Otra de las contradicciones con las que convivimos va de la mano de la gentrificación y es su innegable elitismo. De la misma forma que apoyamos a la comunidad y los negocios locales, siempre bailamos en o al lado de un bar, lo que lo hace un hobbie muy ligado al consumo y, ya que estás, te tomas unas tapitas y te vas a casa habiendo cenado. Ahí está la doble cara: la ciudad como espacio de consumo versus la ciudad como espacio de cuidados que promulga el urbanismo feminista. Así se va construyendo la contradicción de los pequeños gentrificadores que luchan contra la gentrificación al mismo tiempo que contribuyen a ella.

Aunque nos reconozcamos como gentrificadores, se respira un gran afán por proteger el barrio y cuidar sus adoquines y balcones. Vivimos una crisis del espacio, ya que hay que pedir permiso para usarlo, pero sería bonito repensar el papel político que indudablemente tiene el swing, que conseguimos con toda nuestra fuerza para apropiarnos del espacio público y para invadir también las tradiciones de lo local. El swing se integra en la cultura andaluza con una cerveza en la mano, pero hemos perdido la antigua espontaneidad de Harlem en pos de piruetas aéreas.
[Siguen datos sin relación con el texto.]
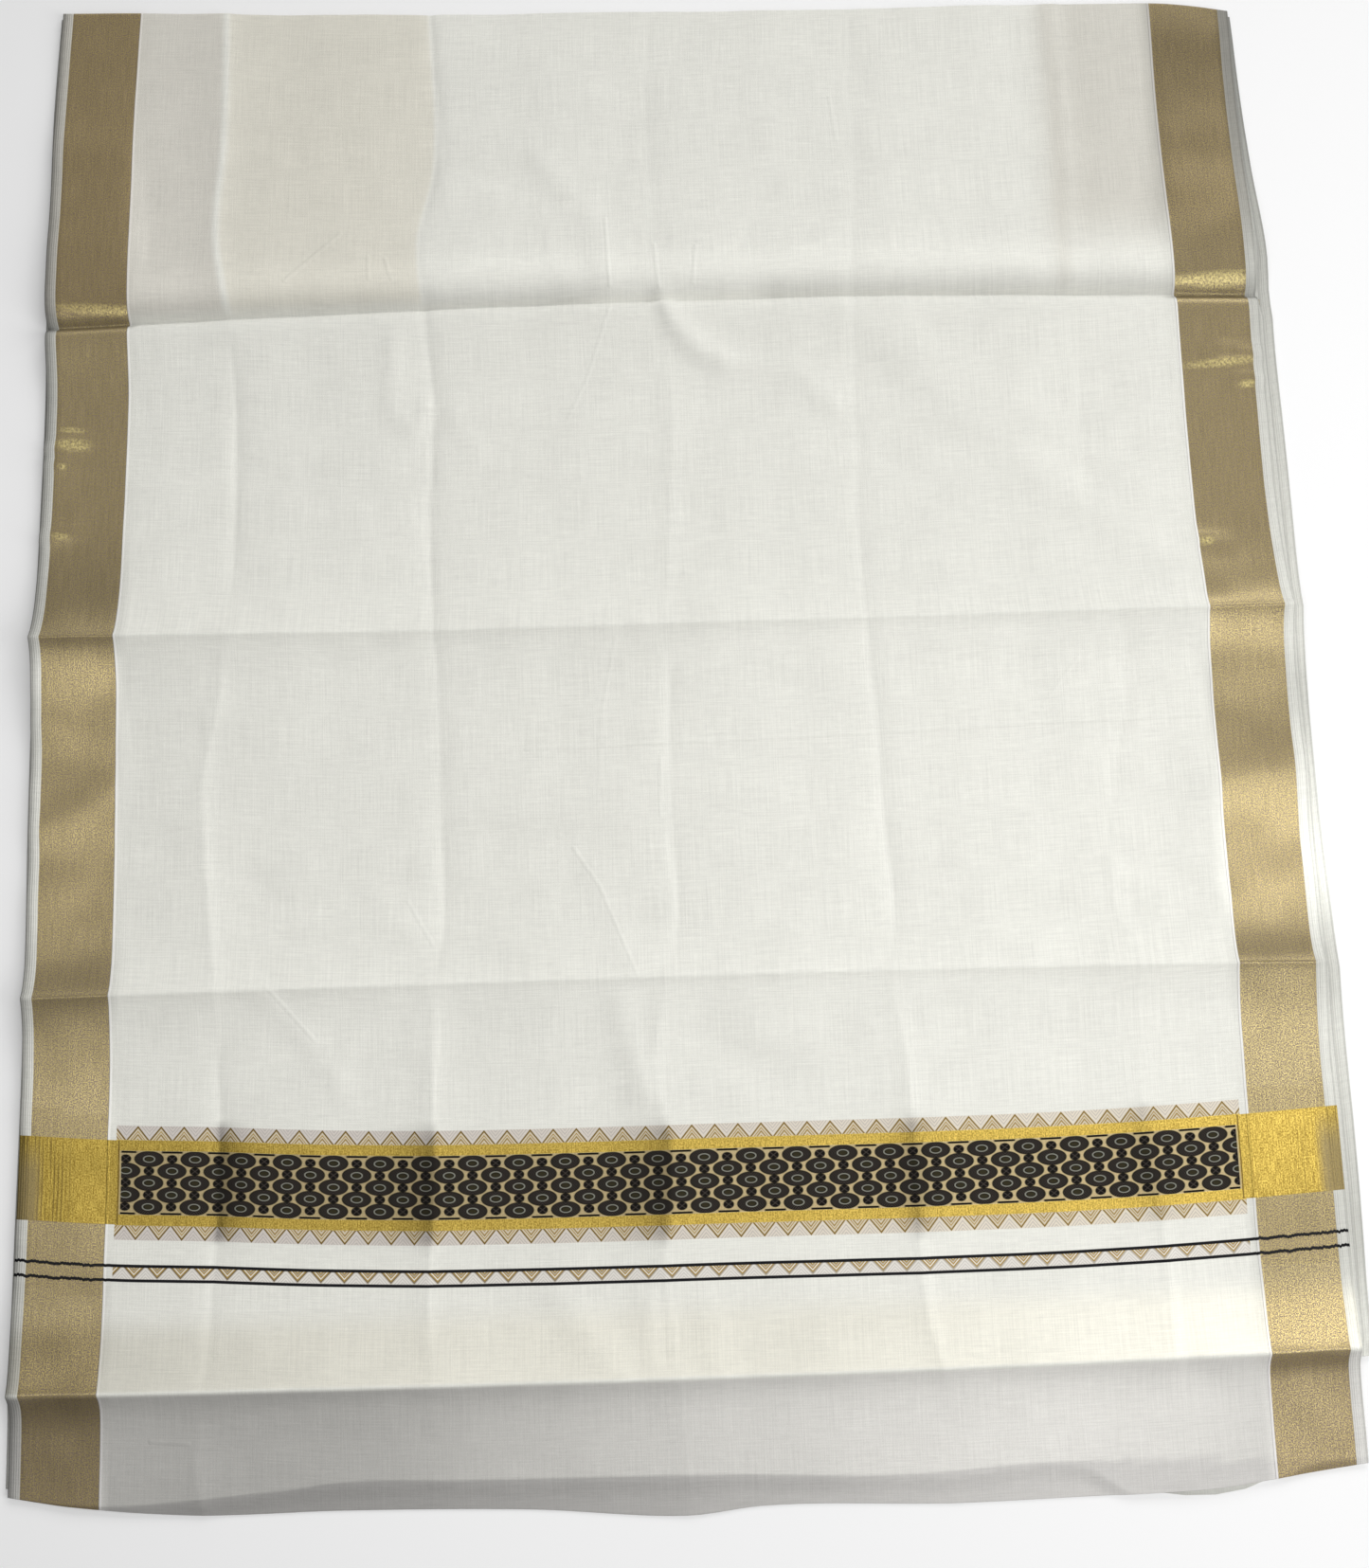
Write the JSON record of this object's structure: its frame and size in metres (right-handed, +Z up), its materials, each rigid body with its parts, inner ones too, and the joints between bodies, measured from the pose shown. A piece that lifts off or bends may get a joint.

Hemos blanqueado el baile, elitizado; opto por devolverlo a sus calles, a las nuestras esta vez, llenarlo de frescura y azahar, y sentir el suelo.

El espacio público es lo más nuestro; es más, es nuestro. Por ello, considera este artículo como un manifiesto a la ocupación del espacio con el cuerpo, para liberarlo y soltar las articulaciones, para lanzar los brazos al viento y dar patadas a lo ninja, para matar el estrés del compresor sistema capitalista de trabajar para consumir para trabajar más para consumir más. En este ritmo de vida rápido y agotador, en esta sociedad individualista, ¡échate a la calle a bailar! Pon el altavoz y móntate una rave con Ella Fitzgerald y Duke Ellington. ¡Aprópiate de la calle! Pídete una cerveza, que nos echamos unos bailes en la placita.